4. Joe Montana – Montana led the 49ers to four Super Bowl victories and posted stunning numbers along the way. He returned from injury to win titles and was perhaps the greatest pressure player in the history of the game. He also took Walsh's West Coast system and perfected it. The system's principles are used in just about every offense in the league today.

5. Reggie White – At 6-foot-5, 300 pounds, White had a defensive tackle's body and the speed to play defensive end. He finished his career with 198 sacks despite playing primarily at left end, as opposed to the right side where most speed rushers play. If White hadn't spent two years in the USFL, he might still hold the sacks record.

6. Bruce Smith – If you draw up what a right defensive end is supposed to look like, it's Smith. He was gifted in just about every athletic way you could imagine. In a league where great pass rushers run second only to great quarterbacks, Smith is the standard for pure pass rusher.

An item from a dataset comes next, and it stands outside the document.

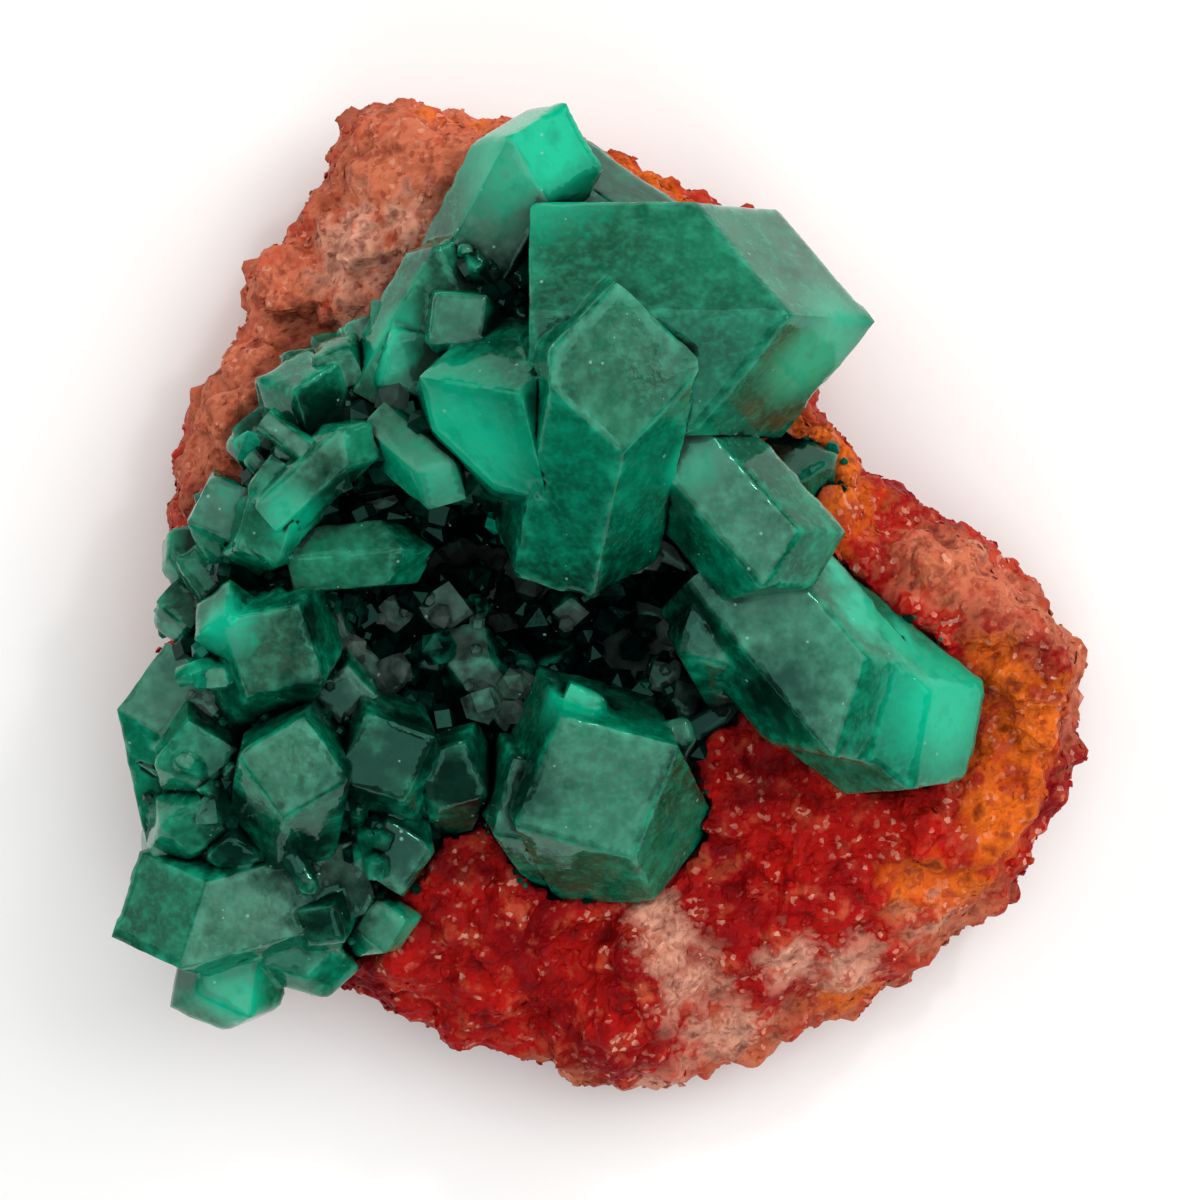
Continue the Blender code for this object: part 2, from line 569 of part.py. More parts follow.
def cavity_crust(name, sprouts, tall, material):
    """The lining of the hollow with its small crystals, kept clear of the rock and the tall ones."""
    space = joined_bowls(f"{name}_space", -GAP)
    hide_guide(space)
    crust = add_object(name, space.data.copy(), bpy.context.scene.collection)
    add_boolean(crust, "DIFFERENCE", bowl_group(f"{name}_inner", -GAP - LINING))
    mesh = apply_modifiers(crust)
    cleave(mesh, [(Vector((0, 0, 1)), 0)], Vector((0, 0, LINING_TOP * MM)))
    write_back(mesh, crust)
    add_boolean(crust, "UNION", crystal_group(f"{name}_sprouts", sprouts))
    add_boolean(crust, "DIFFERENCE", tall)
    clip = crust.modifiers.new("Clip", "BOOLEAN")
    clip.solver = "EXACT"
    clip.operation = "INTERSECT"
    clip.object = space
    crust.data.materials.append(material)
    keep_main_body(crust)
    return crust


def simple_material(name, colour, roughness):
    material = bpy.data.materials.new(name)
    material.use_nodes = True
    shader = material.node_tree.nodes["Principled BSDF"]
    shader.inputs["Base Color"].default_value = (*colour, 1)
    shader.inputs["Roughness"].default_value = roughness
    shader.inputs["Metallic"].default_value = 0.0
    material.diffuse_color = (*colour, 1)
    return material


def centre_on_base(objects):
    """Moves everything so that the middle of the box's underside is the origin."""
    corners = [vert.co for obj in objects for vert in obj.data.vertices]
    low = [min(corner[axis] for corner in corners) for axis in range(3)]
    high = [max(corner[axis] for corner in corners) for axis in range(3)]
    shift = Vector(((low[0] + high[0]) / 2, (low[1] + high[1]) / 2, low[2]))
    for obj in objects:
        obj.data.transform(Matrix.Translation(-shift))


def build():
    for obj in list(bpy.data.objects):
        bpy.data.objects.remove(obj)
    chance = random.Random(SEED)
    green = simple_material("dioptase", (0.0, 0.22, 0.12), 0.18)
    red = simple_material("red_rock", (0.38, 0.06, 0.03), 0.85)
    cluster = {**CLUSTER, **BED}
    for number, druse in enumerate(DRUSES):
        for index, crystal in druse_table(druse, chance).items():
            cluster[f"druse_{number}_{index}"] = crystal
    grown = intergrown("dioptase_cluster", cluster, green)
    add_boolean(grown, "DIFFERENCE", crystal_group("front_space", FRONT, GAP))
    keep_main_body(grown)
    keep_main_body(intergrown("front_dioptase", FRONT, green))
    sockets = crystal_group("sockets", {**cluster, **FRONT}, GAP)
    cavity_crust("cavity_crystals", {**CAVITY, **cavity_sprouts(chance)}, sockets, green)
    rock = rough_rock("matrix", bpy.context.scene.collection)
    rock.data.materials.append(red)
    add_boolean(rock, "DIFFERENCE", bowl_group("hollow", 0))
    add_boolean(rock, "DIFFERENCE", sockets)
    keep_main_body(rock)
    centre_on_base([obj for obj in bpy.context.scene.objects if not obj.hide_render])


build()
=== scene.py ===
# %% [markdown]
# # Dioptase on matrix
#
# A loose mineral specimen: emerald-green dioptase crystals on a lump of iron-red rock. The solid
# model is already built and packed, and this script gives every surface its finish. It is read
# from top to bottom: the frame, the camera and light, the rock, the crystals, and the small
# crystals that only show up close.

# %% Load the packed solids
import math

import bmesh
import bpy
import numpy as np
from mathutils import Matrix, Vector, kdtree, noise
from mathutils.bvhtree import BVHTree


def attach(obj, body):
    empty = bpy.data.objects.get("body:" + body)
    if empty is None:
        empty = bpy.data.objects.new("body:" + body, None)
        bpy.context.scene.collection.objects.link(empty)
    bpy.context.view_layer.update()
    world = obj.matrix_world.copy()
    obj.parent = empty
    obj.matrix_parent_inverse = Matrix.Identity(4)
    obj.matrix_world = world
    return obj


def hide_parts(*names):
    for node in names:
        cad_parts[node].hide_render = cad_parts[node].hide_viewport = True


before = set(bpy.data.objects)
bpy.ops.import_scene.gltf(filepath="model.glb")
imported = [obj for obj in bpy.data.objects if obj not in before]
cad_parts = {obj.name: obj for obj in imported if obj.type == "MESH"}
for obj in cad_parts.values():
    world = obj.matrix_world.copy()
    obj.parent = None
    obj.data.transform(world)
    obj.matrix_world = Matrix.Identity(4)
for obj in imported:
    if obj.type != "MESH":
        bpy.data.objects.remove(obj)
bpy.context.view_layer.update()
print("solids:", sorted(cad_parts))

# %% [markdown]
# Lengths are thought of in millimetres, because that is how a specimen is measured, and Blender
# works in metres. Colours are picked as sRGB hex values, the way a colour picker shows them, and
# shaders want linear light, so one function turns one into the other.

# %% Units, colours and a helper for nodes
MM = 0.001
SCENE = bpy.context.scene


def linear(hex_colour):
    """An sRGB hex colour as the linear RGBA that shaders use."""
    channels = [int(hex_colour[i:i + 2], 16) / 255 for i in (1, 3, 5)]
    return [c / 12.92 if c <= 0.04045 else ((c + 0.055) / 1.055) ** 2.4 for c in channels] + [1.0]


def add_node(tree, kind, inputs=None, **settings):
    """Adds a node, sets its properties, and sets or links its inputs by name or number."""
    node = tree.nodes.new(kind)
    for key, value in settings.items():
        setattr(node, key, value)
    for key, value in (inputs or {}).items():
        if isinstance(value, bpy.types.NodeSocket):
            tree.links.new(value, node.inputs[key])
        else:
            node.inputs[key].default_value = value
    return node


def keep_values(data, name, values):
    """Stores one number for each corner of a mesh."""
    data.attributes.new(name, "FLOAT", "POINT").data.foreach_set("value", values)


def link_object(name, mesh):
    """A new object at the origin that shows a mesh."""
    made = bpy.data.objects.new(name, mesh)
    SCENE.collection.objects.link(made)
    return made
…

7. Lawrence Taylor – People who played against Taylor still believe he might be the greatest athlete they ever saw on a football field. His combination of size, speed and power was unreal. He may be the greatest linebacker in the history of the game and revolutionized the use of the 3-4 defense.

8. Dick Butkus – Butkus defined the malevolence of the game in the 1960s. His huge size (6-foot-3, 245 pounds) made him fearsome and he remains the prototype for that position. Every middle or inside linebacker in the game is measured against Butkus.

9. Anthony Munoz – When Bratkowski was asked to select players for an imaginary game of all-time greats, Munoz was his first selection. Great left tackles are a staple of the modern game (somebody has to block guys like Smith and Taylor). Munoz is the standard for that position.

10. Joe Greene – Mean Joe was the lynchpin of Pittsburgh's famed Steel Curtain defense, which was the foundation of the most dominating team of any era. The Steelers won four titles in six years and only injuries prevented them from going six for six. Greene combined White's power and Butkus' ferocity.